The request | Starting at the first line of the data below, write out each line exactly until you reach the line containing "it was scraped.", and include that line too.
··· Collected data ···
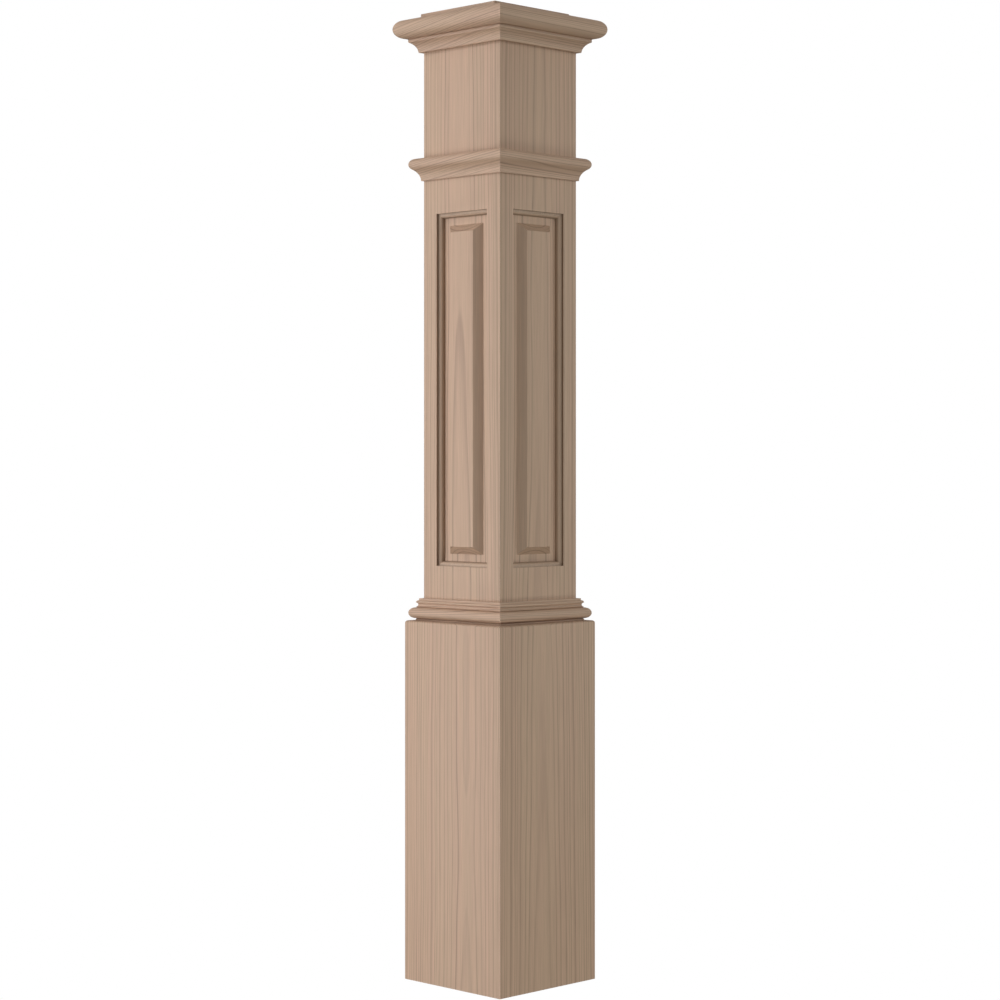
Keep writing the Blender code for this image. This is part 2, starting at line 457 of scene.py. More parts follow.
    def heartwood(self) -> Socket:
        """Colour of the wood between the late wood: bands of two tans, browner on end grain.

        Returns:
            The colour.
        """
        wood = self.wood
        rosy = self.add("MapRange", {
            "Value": self.draw(wood.bands, self.swayed).outputs[0],
            "From Min": wood.band_edge[0], "From Max": wood.band_edge[1],
        }, interpolation_type="SMOOTHSTEP")
        banded = self.add("Mix", {
            "Factor": rosy.outputs[0], COLOUR_A: linear(wood.green_tan), COLOUR_B: linear(wood.rose_tan),
        }, data_type="RGBA")
        return self.tinted(banded.outputs[MIXED_COLOUR], wood.end_wood, self.ends, wood.end_depth)

    def ringed(self) -> Socket:
        """The heartwood with its late wood, bolder on end grain and faint where it was scraped.

        Returns:
            The colour.
        """
        wood = self.wood
        depth = self.add("MapRange", {
            "Value": self.ends, "To Min": wood.late_depth, "To Max": wood.late_depth_on_ends,
        })
        left = self.add("MapRange", {
            "Value": self.worked_and_shade, "From Max": WorkingAndShade.SCRAPED.value,
            "To Min": 1.0, "To Max": wood.late_left_by_scraper,
        })
        shown = self.add("Math", {0: self.late, 1: left.outputs[0]}, operation="MULTIPLY")
        share = self.add("Math", {0: shown.outputs[0], 1: depth.outputs[0]}, operation="MULTIPLY")
        return self.add("Mix", {
            "Factor": share.outputs[0], COLOUR_A: self.heartwood(), COLOUR_B: linear(wood.late_wood),
        }, data_type="RGBA").outputs[MIXED_COLOUR]

    def tooled(self) -> Socket:
        """The ringed wood, greyer where it was scraped and dark brown with painted shade in the panel's
        recess.

        Returns:
            The colour.
        """
        wood, scraped = self.wood, WorkingAndShade.SCRAPED.value
        greyed = self.tinted(self.ringed(), wood.scraped, self.worked_and_shade, wood.scraped_depth, (0.0, scraped))
        # Painted shade: marked strips in the panel's recess are tinted dark brown for the shade there
        return self.tinted(
            greyed, wood.painted_shade, self.worked_and_shade, wood.painted_shade_depth, (scraped, WorkingAndShade.PAINTED_SHADE.value)
        )

    def shade(self, tone: float) -> Socket:
        """Lighter and darker streaks along the grain.

        Args:
            tone: Lightness of the piece against the others.

        Returns:
            The factor by which the colour is scaled.
        """
        wood, factor = self.wood, tone
        streaks = self.draw(wood.streaks, self.log).outputs[0]
        for pattern, spread, depth in (
            (self.fibres, wood.fibre_spread, wood.fibre_depth),
            (streaks, wood.streak_spread, wood.streak_depth),
        ):
            swing = self.add("MapRange", {
                "Value": pattern, "From Min": spread[0], "From Max": spread[1],
                "To Min": 1.0 - depth, "To Max": 1.0 + depth,
            })
            factor = self.add("Math", {0: swing.outputs[0], 1: factor}, operation="MULTIPLY").outputs[0]
        return factor

    def dress(self, tone: float) -> None:
        """Give the shader its colour, the late wood's faint sheen and the grain's fine relief.

        Args:
            tone: Lightness of the piece against the others.
        """
        wood = self.wood
        colour = self.add("VectorMath", {0: self.tooled(), "Scale": self.shade(tone)}, operation="SCALE")
        gloss = self.add("MapRange", {
            "Value": self.late, "To Min": wood.roughness, "To Max": wood.roughness - wood.late_sheen,
        })
        height = self.add("Math", {
            0: self.late, 1: wood.late_relief, 2: self.fibres,
        }, operation="MULTIPLY_ADD")
        bump = self.add("Bump", {
            "Strength": wood.relief_strength, "Distance": wood.relief, "Height": height.outputs[0],
        })
        shader = self.tree.nodes["Principled BSDF"]
        for source, socket in ((colour, "Base Color"), (gloss, "Roughness"), (bump, "Normal")):
            self.tree.links.new(source.outputs[0], shader.inputs[socket])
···
The reply |
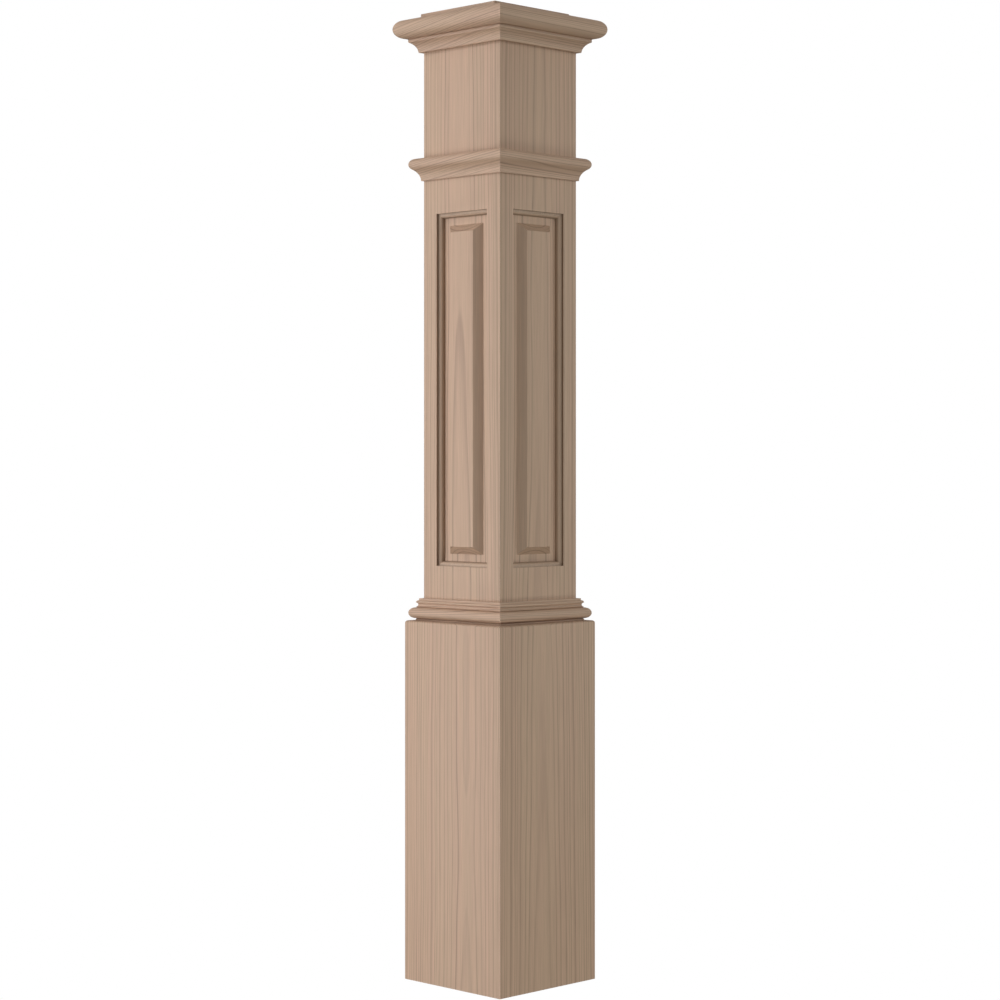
Keep writing the Blender code for this image. This is part 2, starting at line 457 of scene.py. More parts follow.
    def heartwood(self) -> Socket:
        """Colour of the wood between the late wood: bands of two tans, browner on end grain.

        Returns:
            The colour.
        """
        wood = self.wood
        rosy = self.add("MapRange", {
            "Value": self.draw(wood.bands, self.swayed).outputs[0],
            "From Min": wood.band_edge[0], "From Max": wood.band_edge[1],
        }, interpolation_type="SMOOTHSTEP")
        banded = self.add("Mix", {
            "Factor": rosy.outputs[0], COLOUR_A: linear(wood.green_tan), COLOUR_B: linear(wood.rose_tan),
        }, data_type="RGBA")
        return self.tinted(banded.outputs[MIXED_COLOUR], wood.end_wood, self.ends, wood.end_depth)

    def ringed(self) -> Socket:
        """The heartwood with its late wood, bolder on end grain and faint where it was scraped.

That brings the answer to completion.